Le résultat est d’une homogénéité admirable, car les trois séquences proprement lynchiennes ne bousculent en rien le film, permettant plutôt au passage d’entrevoir l’inexprimable vision du monde de John Merrick, l’éponyme « homme éléphant », personnage qui demeure, malgré les révélations graduelles du récit, renfermé sur lui-même. On apprend d’abord de Merrick qu’il est né dans l’Angleterre victorienne avec de terribles difformités et qu’il en a été réduit à une existence d’animal de foire. Il est difficile dans les premiers temps de le concevoir en tant qu’être humain, car le personnage existe surtout en hors champ jusqu’à ce que son aspect physique et son esprit ne nous soient dévoilés. Cela se fait par une progression très juste : son corps nous est présenté de manière déshumanisée, comme un objet fantastique, et le masque qui dissimule son identité refoulée ne tombe qu’assez tardivement. Le masque tombe, et Merrick apparaît alors comme un être pur et éclairé. Lynch représente souvent l’animalité sous-jacente comme une caractéristiquedu mal ; il est donc ici ironique que « l’homme éléphant » lui-même en soit visiblement dénué, et d’autant plus cruel qu’il ait à revendiquer son humanité, alors que de nombreux personnages du film ont un comportement animal, sans que leur humanité ne soit jamais remise en question. C’est une quête tragique de la normalité qui guide le parcours de Merrick, s’incarnant dans une succession de métaphores du théâtre. Merrick est d’abord exhibé en tant que curiosité par deux figures paternelles, un montreur redoutable et un médecin dévoué, qui sont constamment mises en parallèle. Dans une prochaine étape, il reviendra alors à Merrick de s’affranchir en se donnant volontairement en spectacle et en jouant les aristocrates avec des visiteurs qui peinent toutefois à voir en lui leur semblable. Mais ce ne sera qu’en assistant à une représentation, en devenant un membre du public parmi d’autres, qu’il se fondra finalement dans la masse et passera du statut d’objet de spectacle à celui de spectateur.
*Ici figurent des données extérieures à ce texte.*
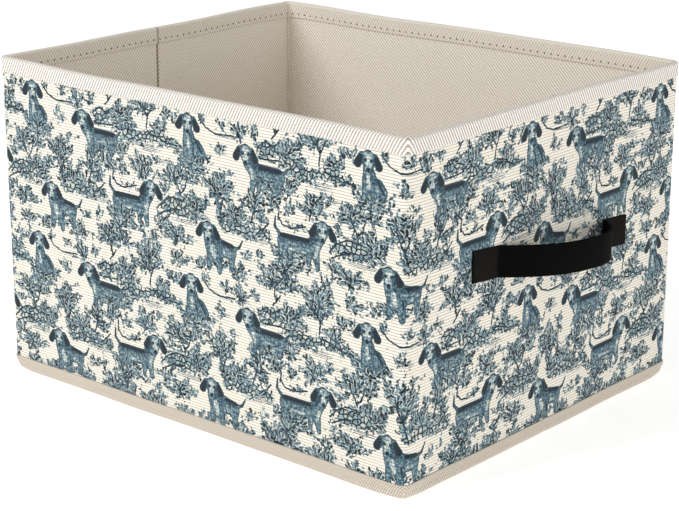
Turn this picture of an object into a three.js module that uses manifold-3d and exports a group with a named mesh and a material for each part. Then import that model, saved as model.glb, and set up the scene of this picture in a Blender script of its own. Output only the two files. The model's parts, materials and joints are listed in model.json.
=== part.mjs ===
// Collapsible fabric storage bin: six stiffened fabric wall panels around a sewn base, taped at the
// rim and at the foot, with a strap handle on each end and a hinged base board.
// Millimetres. The origin is the bottom centre, +Z is up, the long front wall faces -Y, and the two
// end walls, each made of two leaves with a crease between them, face +X and -X.
import * as THREE from 'three';
import { mergeVertices } from 'three/addons/utils/BufferGeometryUtils.js';
import ManifoldModule from 'manifold-3d';

const kernel = await ManifoldModule();
kernel.setup();

// Overall size, over the wall covers.
const length = 381;
const width = 312;
const height = 240;
const cornerRadius = 6;

// Layers of a wall, from the outside in.
const coverThickness = 0.8;
const boardThickness = 2.0;
const liningThickness = 0.6;
const wall = coverThickness + boardThickness + liningThickness;

// Tape folded over the rim, and the tape round the foot.
const tape = 0.8;
const rimTapeOutside = 11;
const rimTapeInside = 13;
const footTapeHeight = 10;

// Base: the sewn fabric, and the stiff board that lies on it, hinged along the front wall.
const baseFabric = 1.0;
const baseBoardThickness = 2.5;
const baseBoardSkin = 0.6;
const baseBoardSideRoom = 1.5;
const flipRoom = 0.4;
const pullTabLength = 34;
const pullTabWidth = 30;
const pullTabThickness = 1.0;
const pullTabInset = 4;

// Room at the fold lines. The corner hinges stand inside the walls by cornerRoom, so that a raised
// base board fits between a folded leaf and the front wall. A hingeSlit parts the panels at each
// fold, and the moving walls pass over the base board by passRoom.
const cornerRoom = 3.0;
const hingeSlit = 0.3;
const passRoom = 2.5;

// Strap handle: a flat band whose two ends lie on the cover and whose middle arches outward. The
// arch peaks a little to the rear of the crease and is fuller there.
const strapHeight = 22;
const strapThickness = 2.0;
const strapTab = 27;
const strapOpening = 124;
const strapBow = 26;
const strapPeak = 6;
const strapFrontFullness = 2.2;
const strapRearFullness = 3;
const strapCentreHeight = 135;
const strapDrop = 7;
const strapSteps = 28;

// Places that follow from the sizes above.
const halfLength = length / 2;
const halfWidth = width / 2;
const wallTop = height - tape;
const frontOuter = -halfWidth;
const frontInner = frontOuter + wall;
const cornerHingeY = frontInner + cornerRoom;
const leafStart = cornerHingeY + hingeSlit / 2;
const leafEnd = -hingeSlit / 2;
const baseBoardTop = baseFabric + baseBoardThickness + baseBoardSkin;
const movingFoot = baseBoardTop + pullTabThickness + passRoom;
const boardHingeY = frontInner + tape + flipRoom;
// The cover turns each corner before it reaches the hinge.
const bendRadius = Math.min(cornerRadius, wall + cornerRoom - hingeSlit);

const finishes = {
  cover: { color: 0xefe9da, roughness: 0.92 },
  lining: { color: 0xcdbfac, roughness: 0.9 },
  tape: { color: 0xd9d0c4, roughness: 0.88 },
  stiffener: { color: 0x9c8567, roughness: 0.95 },
  strap: { color: 0x161512, roughness: 0.7 },
};

function makeMesh(name, geometry, finish) {
  const { color, roughness } = finishes[finish];
  const material = new THREE.MeshStandardMaterial({ color, roughness, metalness: 0 });
  const mesh = new THREE.Mesh(geometry, material);
  mesh.name = name;
  return mesh;
}

// A box between two corners.
function slab(x0, x1, y0, y1, z0, z1) {
  const box = new THREE.BoxGeometry(x1 - x0, y1 - y0, z1 - z0);
  return box.translate((x0 + x1) / 2, (y0 + y1) / 2, (z0 + z1) / 2);
}

// A plan outline raised from z0 to z1.
function prism(shape, z0, z1) {
  const options = { depth: z1 - z0, bevelEnabled: false, curveSegments: 6 };
  return new THREE.ExtrudeGeometry(shape, options).translate(0, 0, z0);
}

// The same solid on the other side of the plane through the origin across one axis.
function mirrored(geometry, axis) {
  const flipped = geometry.clone();
  const signs = { x: [-1, 1, 1], y: [1, -1, 1] }[axis];
  flipped.scale(...signs);
  const welded = weld(flipped);
  const index = Array.from(welded.index.array);
  for (let i = 0; i < index.length; i += 3) {
    [index[i], index[i + 1]] = [index[i + 1], index[i]];
  }
  welded.setIndex(index);
  welded.computeVertexNormals();
  return welded;
}

function weld(geometry) {
  const bare = new THREE.BufferGeometry();
  bare.setAttribute('position', geometry.getAttribute('position').clone());
  if (geometry.index) {
    bare.setIndex(Array.from(geometry.index.array));
  }
  return mergeVertices(bare, 1e-4);
}

function toManifold(geometry) {
  const welded = weld(geometry);
  const mesh = new kernel.Mesh({
    numProp: 3,
    vertProperties: new Float32Array(welded.getAttribute('position').array),
    triVerts: new Uint32Array(welded.index.array),
  });
  return new kernel.Manifold(mesh);
}

function union(geometries) {
  const solid = kernel.Manifold.union(geometries.map(toManifold));
  const mesh = solid.getMesh();
  const joined = new THREE.BufferGeometry();
  joined.setAttribute('position', new THREE.BufferAttribute(mesh.vertProperties, mesh.numProp));
  joined.setIndex(new THREE.BufferAttribute(mesh.triVerts, 1));
  joined.computeVertexNormals();
  return joined;
}

// A ribbon of cloth seen from above: it lies along the front wall and turns both corners as far as
// the corner hinges. outset is how far its outer side stands outside the covers.
function wrappedRibbon(outset, thickness) {
  const end = cornerHingeY - hingeSlit / 2;
  const ribbon = new THREE.Shape();
  traceBend(ribbon, outset, end, false);
  traceBend(ribbon, outset - thickness, end, true);
  ribbon.closePath();
  return ribbon;
}

// One side of a wrapped ribbon, from the left end to the right end or back again.
function traceBend(path, outset, end, backwards) {
  const x = halfLength + outset;
  const y = frontOuter - outset;
  const radius = bendRadius + outset;
  const centreX = halfLength - bendRadius;
  const centreY = frontOuter + bendRadius;
  const corner = Math.PI / 2;
  if (backwards) {
    path.lineTo(x, end);
    path.absarc(centreX, centreY, radius, 0, -corner, true);
    path.lineTo(-centreX, y);
    path.absarc(-centreX, centreY, radius, -corner, -2 * corner, true);
    path.lineTo(-x, end);
  } else {
    path.moveTo(-x, end);
    path.absarc(-centreX, centreY, radius, 2 * corner, 3 * corner, false);
    path.lineTo(centreX, y);
    path.absarc(centreX, centreY, radius, -corner, 0, false);
    path.lineTo(x, end);
  }
}

// The top of the rim tape on the front wall, from above: it fills both corners.
function rimCapOutline() {
  const end = cornerHingeY - hingeSlit / 2;
  const inside = halfLength - wall - tape;
  const cap = new THREE.Shape();
  traceBend(cap, tape, end, false);
  cap.lineTo(inside, end);
  cap.lineTo(inside, frontInner + tape);
  cap.lineTo(-inside, frontInner + tape);
  cap.lineTo(-inside, end);
  cap.closePath();
  return cap;
}

// The layers of the front wall, which stands on the base fabric, or of the back wall, whose stiff
// layers start higher so that they pass over the base board.
function longWall(foot) {
  const inside = halfLength - wall;
  const boardHalf = halfLength - bendRadius;
  const boardOuter = frontOuter + coverThickness;
  const boardInner = boardOuter + boardThickness;
  const rimOuter = prism(wrappedRibbon(tape, tape), height - rimTapeOutside, height);
  const rimCap = prism(rimCapOutline(), wallTop, height);
  const rimInner = slab(
    -inside + tape, inside - tape, frontInner, frontInner + tape, height - rimTapeInside, height,
  );
  const footTop = baseFabric + footTapeHeight;
  return {
    cover: prism(wrappedRibbon(0, coverThickness), foot, wallTop),
    board: slab(-boardHalf, boardHalf, boardOuter, boardInner, foot, wallTop),
    lining: slab(-inside, inside, boardInner, frontInner, foot, wallTop),
    rim_tape: union([rimOuter, rimCap, rimInner]),
    foot_tape: prism(wrappedRibbon(tape, tape), baseFabric, footTop),
  };
}

// The layers of the leaf between the front right corner and the crease of the right end wall.
function endLeaf() {
  const coverInner = halfLength - coverThickness;
  const boardInner = coverInner - boardThickness;
  const inner = halfLength - wall;
  const layer = (x0, x1) => slab(x0, x1, leafStart, leafEnd, movingFoot, wallTop);
  const rimProfile = new THREE.Shape([
    new THREE.Vector2(inner - tape, height - rimTapeInside),
    new THREE.Vector2(inner, height - rimTapeInside),
    new THREE.Vector2(inner, wallTop),
    new THREE.Vector2(halfLength, wallTop),
    new THREE.Vector2(halfLength, height - rimTapeOutside),
    new THREE.Vector2(halfLength + tape, height - rimTapeOutside),
    new THREE.Vector2(halfLength + tape, height),
    new THREE.Vector2(inner - tape, height),
  ]);
  const rim = prism(rimProfile, -leafEnd, -leafStart).rotateX(Math.PI / 2);
  const footTop = baseFabric + footTapeHeight;
  return {
    cover: layer(coverInner, halfLength),
    board: layer(boardInner, coverInner),
    lining: layer(inner, boardInner),
    rim_tape: rim,
    foot_tape: slab(halfLength, halfLength + tape, leafStart, leafEnd, baseFabric, footTop),
  };
}

const layerFinish = {
  cover: 'cover',
  board: 'stiffener',
  lining: 'lining',
  rim_tape: 'tape',
  foot_tape: 'tape',
};

function wallMeshes(panel, layers, axes) {
  return Object.entries(layers).map(([layer, geometry]) => {
    const placed = axes.reduce((solid, axis) => mirrored(solid, axis), geometry);
    return makeMesh(`${panel}_${layer}`, placed, layerFinish[layer]);
  });
}

// The sewn bottom, which reaches under the foot tape on every side.
function baseFabricSolid() {
  const x = halfLength + tape;
  const y = halfWidth + tape;
  const radius = bendRadius + tape;
  const outline = new THREE.Shape();
  outline.absarc(x - radius, y - radius, radius, 0, Math.PI / 2, false);
  outline.absarc(radius - x, y - radius, radius, Math.PI / 2, Math.PI, false);
  outline.absarc(radius - x, radius - y, radius, Math.PI, 1.5 * Math.PI, false);
  outline.absarc(x - radius, radius - y, radius, 1.5 * Math.PI, 2 * Math.PI, false);
  outline.closePath();
  return prism(outline, 0, baseFabric);
}

// The stiff base board, its lining-covered skin turned down at the front and back edges, and the
// tab that lifts it.
function baseBoardMeshes() {
  const halfX = halfLength - wall - baseBoardSideRoom;
  const front = boardHingeY;
  const back = halfWidth - wall - baseBoardSideRoom;
  const coreTop = baseFabric + baseBoardThickness;
  const core = slab(
    -halfX, halfX, front + baseBoardSkin, back - baseBoardSkin, baseFabric, coreTop,
  );
  const skinProfile = new THREE.Shape([
    new THREE.Vector2(front, baseFabric),
    new THREE.Vector2(front + baseBoardSkin, baseFabric),
    new THREE.Vector2(front + baseBoardSkin, coreTop),
    new THREE.Vector2(back - baseBoardSkin, coreTop),
    new THREE.Vector2(back - baseBoardSkin, baseFabric),
    new THREE.Vector2(back, baseFabric),
    new THREE.Vector2(back, baseBoardTop),
    new THREE.Vector2(front, baseBoardTop),
  ]);
  const skin = prism(skinProfile, -halfX, halfX);
  skin.applyMatrix4(new THREE.Matrix4().makeBasis(
    new THREE.Vector3(0, 1, 0), new THREE.Vector3(0, 0, 1), new THREE.Vector3(1, 0, 0),
  ));
  const tabEnd = back - pullTabInset;
  const tab = slab(
    -pullTabWidth / 2, pullTabWidth / 2, tabEnd - pullTabLength, tabEnd,
    baseBoardTop, baseBoardTop + pullTabThickness,
  );
  return [
    makeMesh('base_board', core, 'stiffener'),
    makeMesh('base_board_skin', skin, 'lining'),
    makeMesh('base_pull_tab', tab, 'tape'),
  ];
}

// How far the inner face of the strap stands off the cover, at a distance y from the crease.
function strapStandOff(y) {
  const halfOpening = strapOpening / 2;
  if (Math.abs(y) >= halfOpening) {
    return 0;
  }
  const share = Math.abs(y - strapPeak) / (halfOpening + (y < strapPeak ? strapPeak : -strapPeak));
  const fullness = y < strapPeak ? strapFrontFullness : strapRearFullness;
  return strapBow * (1 - share ** fullness);
}

// The strap on the right end wall, level with its crease. It slopes: the rear end lies strapDrop
// lower than the middle, and the front end as much higher.
function strapSolid() {
  const halfOpening = strapOpening / 2;
  const reach = halfOpening + strapTab;
  const stations = [-reach];
  for (let i = 0; i <= strapSteps; i += 1) {
    stations.push(-halfOpening + (i * strapOpening) / strapSteps);
  }
  stations.push(reach);
  const step = strapOpening / strapSteps / 4;
  const side = (offset) => stations.map((y) => {
    const slope = (strapStandOff(y + step) - strapStandOff(y - step)) / (2 * step);
    const run = Math.hypot(1, slope);
    const standOff = strapStandOff(y) + offset / run;
    return new THREE.Vector2(halfLength + standOff, y - (offset * slope) / run);
  });
  const outline = [...side(strapThickness), ...side(0).reverse()];
  const strap = prism(new THREE.Shape(outline), -strapHeight / 2, strapHeight / 2);
  strap.rotateX(-Math.atan(strapDrop / reach));
  return strap.translate(0, 0, strapCentreHeight);
}

const bin = new THREE.Group();
bin.name = 'fabric_storage_bin';
bin.add(...wallMeshes('front', longWall(baseFabric), []));
bin.add(...wallMeshes('back', longWall(movingFoot), ['y']));
bin.add(...wallMeshes('right_front', endLeaf(), []));
bin.add(...wallMeshes('right_back', endLeaf(), ['y']));
bin.add(...wallMeshes('left_front', endLeaf(), ['x']));
bin.add(...wallMeshes('left_back', endLeaf(), ['x', 'y']));
bin.add(makeMesh('base_fabric', baseFabricSolid(), 'cover'));
bin.add(...baseBoardMeshes());
bin.add(makeMesh('right_handle_strap', strapSolid(), 'strap'));
bin.add(makeMesh('left_handle_strap', mirrored(strapSolid(), 'x'), 'strap'));

export default bin;
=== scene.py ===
"""Looks for the collapsible fabric storage bin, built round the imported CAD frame."""

import json
import math

import bmesh
import bpy
import numpy as np
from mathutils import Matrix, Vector


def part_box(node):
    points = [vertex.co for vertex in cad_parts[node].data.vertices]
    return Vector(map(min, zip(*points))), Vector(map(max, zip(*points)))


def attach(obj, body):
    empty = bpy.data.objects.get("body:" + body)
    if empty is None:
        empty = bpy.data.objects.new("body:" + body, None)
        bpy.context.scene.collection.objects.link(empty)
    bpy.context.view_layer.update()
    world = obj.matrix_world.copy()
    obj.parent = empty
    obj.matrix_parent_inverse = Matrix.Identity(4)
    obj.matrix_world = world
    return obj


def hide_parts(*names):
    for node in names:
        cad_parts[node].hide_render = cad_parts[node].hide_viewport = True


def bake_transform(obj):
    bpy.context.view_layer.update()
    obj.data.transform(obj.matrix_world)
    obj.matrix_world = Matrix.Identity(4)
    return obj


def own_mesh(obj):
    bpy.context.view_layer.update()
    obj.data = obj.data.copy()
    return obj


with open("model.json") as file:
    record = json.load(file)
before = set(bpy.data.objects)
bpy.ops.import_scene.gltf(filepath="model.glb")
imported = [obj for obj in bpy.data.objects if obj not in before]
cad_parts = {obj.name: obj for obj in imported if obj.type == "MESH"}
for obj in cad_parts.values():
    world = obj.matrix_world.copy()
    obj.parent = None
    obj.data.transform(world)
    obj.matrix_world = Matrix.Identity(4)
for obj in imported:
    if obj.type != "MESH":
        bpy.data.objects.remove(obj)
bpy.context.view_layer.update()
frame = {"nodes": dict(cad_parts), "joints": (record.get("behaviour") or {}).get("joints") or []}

MM = 0.001

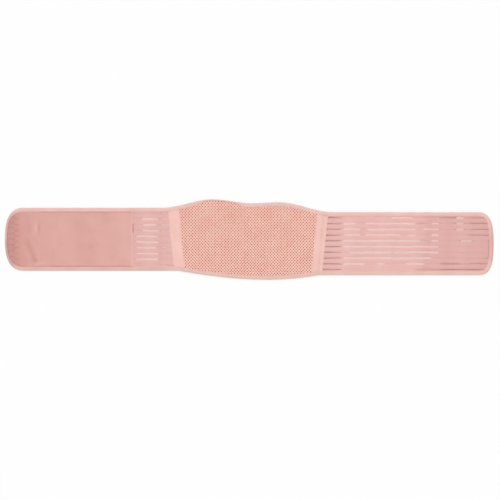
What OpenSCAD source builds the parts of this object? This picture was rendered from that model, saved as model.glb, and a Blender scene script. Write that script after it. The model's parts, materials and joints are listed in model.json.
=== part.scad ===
// Lumbar support belt, laid open with its outer face up.
// X runs along the belt, Y up the back, Z out of the face; the origin is under the middle of its box.
// The cloth is continuous on the real belt. Here it is divided where the belt bends or stretches,
// so that each stiff stretch of it can turn about the next.

/* [Length] */
// Middle of the back panel to the loop end
left_reach = 522.4; // [480:1:650]
// Middle of the back panel to the hook end
right_reach = 527.6; // [480:1:650]
// Distance between the middles of the two seam tapes, at half height
panel_width = 307.5; // [280:1:330]

/* [Height] */
// Height of the wings
wing_height = 135.4; // [115:1:165]
// Rise of the panel's top edge over the wings, at the spine
spine_rise = 14.8; // [0:0.5:18]
// Rise of the panel's top edge over the wings, at its two shoulders
shoulder_rise = 19.6; // [10:0.5:30]
// Distance from the spine to each shoulder
shoulder_x = 71; // [50:1:90]
// Distance from the spine to where the top edge is level with the wings
rise_end_x = 185; // [165:1:186]
// Drop of the panel's bottom edge below the wings
tail_drop = 13.4; // [0:0.1:25]
// Distance from the spine to where the bottom edge meets the wings
tail_end_x = 150; // [120:1:170]
// How far the hook side lies below the loop side
lay_drop = 9.7; // [0:0.1:15]
// Distance from the spine over which that drop is taken up
lay_end_x = 150; // [100:1:185]

/* [Ends] */
// Length of the rounding at the loop end
left_round = 43; // [25:1:60]
// Squareness of the loop end
left_square = 2.6; // [2:0.1:3.5]
// Length of the rounding at the hook end
right_round = 34.4; // [25:1:60]
// Squareness of the hook end
right_square = 2.8; // [2:0.1:3.5]

/* [Cloth] */
// Thickness of the face mesh
face_t = 1.2; // [0.8:0.1:2]
// Thickness of the spacer core
core_t = 2.4; // [2.3:0.1:4]
// Thickness of the lining
lining_t = 0.8; // [0.6:0.1:1.2]
// Thickness of the elastic
elastic_t = 1.6; // [1:0.1:2.4]
// Thickness of one layer of the edge binding
binding_t = 0.8; // [0.5:0.1:1.2]
// Width of the binding on each face
binding_w = 9; // [6:0.5:14]
// Room left between pieces that are laid side by side
lay_gap = 0.2; // [0.1:0.05:0.3]

/* [Mesh] */
// Spacing of the mesh openings along the belt
mesh_pitch_x = 16.4; // [15:0.1:24]
// Spacing of the mesh openings up the belt
mesh_pitch_y = 18; // [17:0.1:26]
// Size of a mesh opening across its corners
mesh_hole = 6.4; // [3:0.1:9]
// Width of plain mesh kept round the openings
mesh_margin = 3; // [2:0.5:6]

/* [Openwork elastic] */
// Number of slit rows
slit_rows = 10; // [4:1:12]
// Spacing of the slit rows
slit_pitch = 12.36; // [8:0.1:13]
// Width of a slit
slit_w = 1; // [0.6:0.1:2]
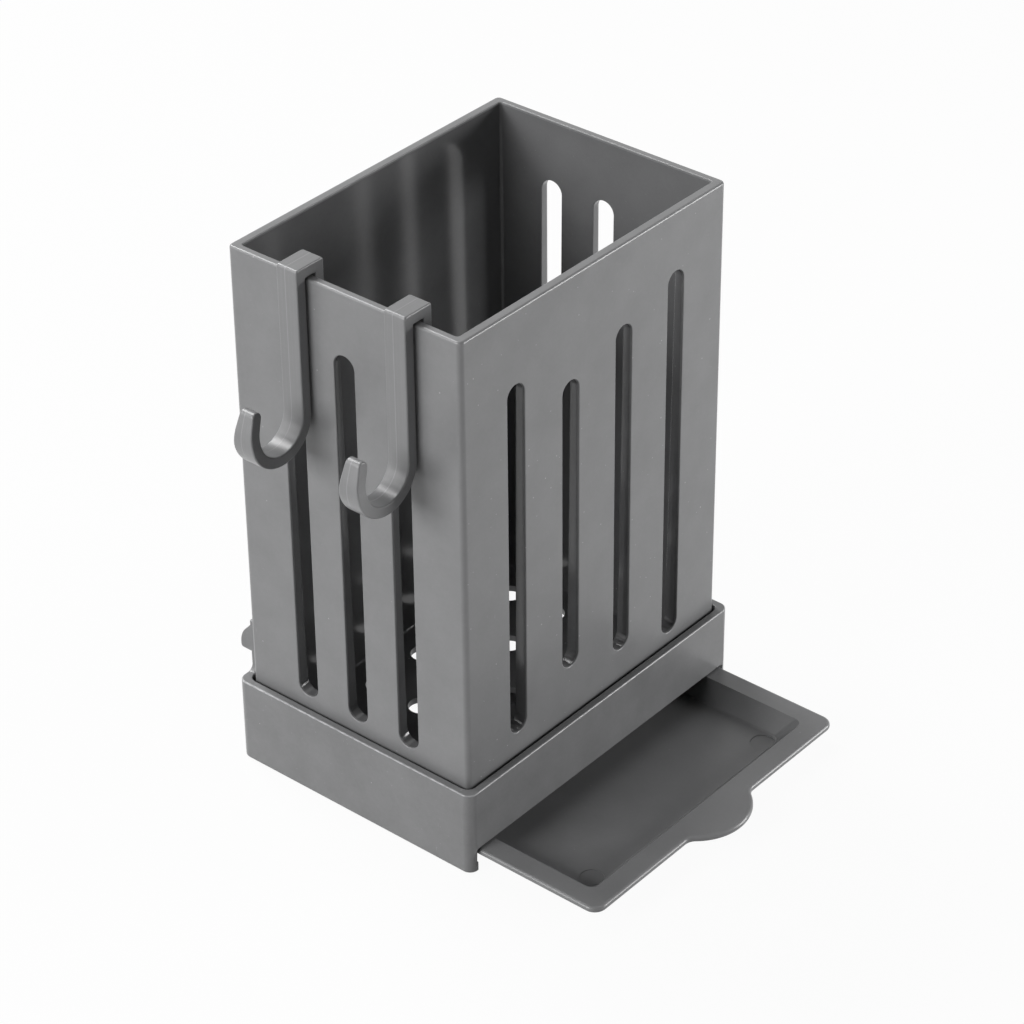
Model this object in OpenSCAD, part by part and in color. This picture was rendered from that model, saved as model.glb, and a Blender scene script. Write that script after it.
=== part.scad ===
// Chopstick holder: a slotted basket that stands in a low base, over a drip tray that pulls out
// of the base's long side, with two hooks hung over the rim of one end wall.
// Millimetres, +Z up. The origin is the centre of the base's footprint, on the standing surface.
// X runs across the holder, towards the side where the tray comes out, and Y along it.

/* [Basket] */
// Outside width across the short side (X)
basket_w = 85; // [78:1:100]
// Outside length along the long side (Y)
basket_l = 116.5; // [110:0.5:140]
// Height of the basket's rim above the standing surface
basket_top = 177.3; // [172:0.1:210]
// Height of the basket's underside, which is the top of the base's ledge
ledge_z = 10.4; // [10:0.1:13]
// Thickness of the two long walls
long_wall_t = 3; // [2:0.1:4]
// Thickness of the two end walls
end_wall_t = 2.5; // [1.8:0.1:3.5]
// Thickness of the basket's floor
floor_t = 2.2; // [1.5:0.1:4]
// Radius of the basket's upright outer corners
basket_corner_r = 1.7; // [0.8:0.1:4]
// Radius of the basket's upright inner corners
basket_inner_r = 0.8; // [0.4:0.1:2]

/* [Drain slots] */
// Height of the middle of every slot above the standing surface
slot_mid_z = 94.9; // [92:0.1:98]
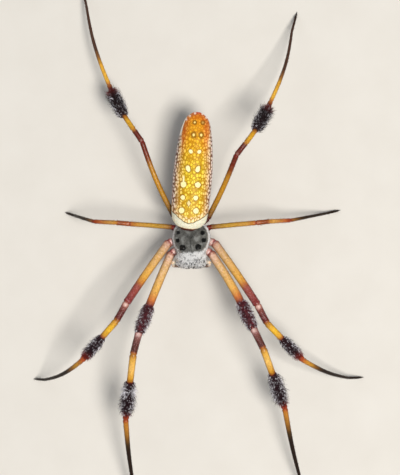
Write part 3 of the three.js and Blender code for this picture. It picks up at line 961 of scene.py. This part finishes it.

Merrick sera profondément ému par la pièce de théâtre féérique qui clôturera sa transformation. C’est comme s’il assistait alors au rêve d’un autre, un rêve sans douleur ni angoisse, si différent de ceux qui le tourmentent la nuit. Ses visions expriment toutes l’étrangeté, l’anormalité de son existence, et leur aspect secret, intime et impénétrable continue aujourd’hui de fasciner. The Elephant Man a pour énigme centrale ce visage de femme qui encadre le film, un peu comme le portrait de Laura Palmer qui hantera plus tard le monde de Twin Peaks. Cette mère fantasmée par Merrick, à la fois création et créatrice de son imaginaire, et qui apparaît sous deux visages qui se confondent, semble entourée à jamais d’un mystère indicible et irrévocablement perdu.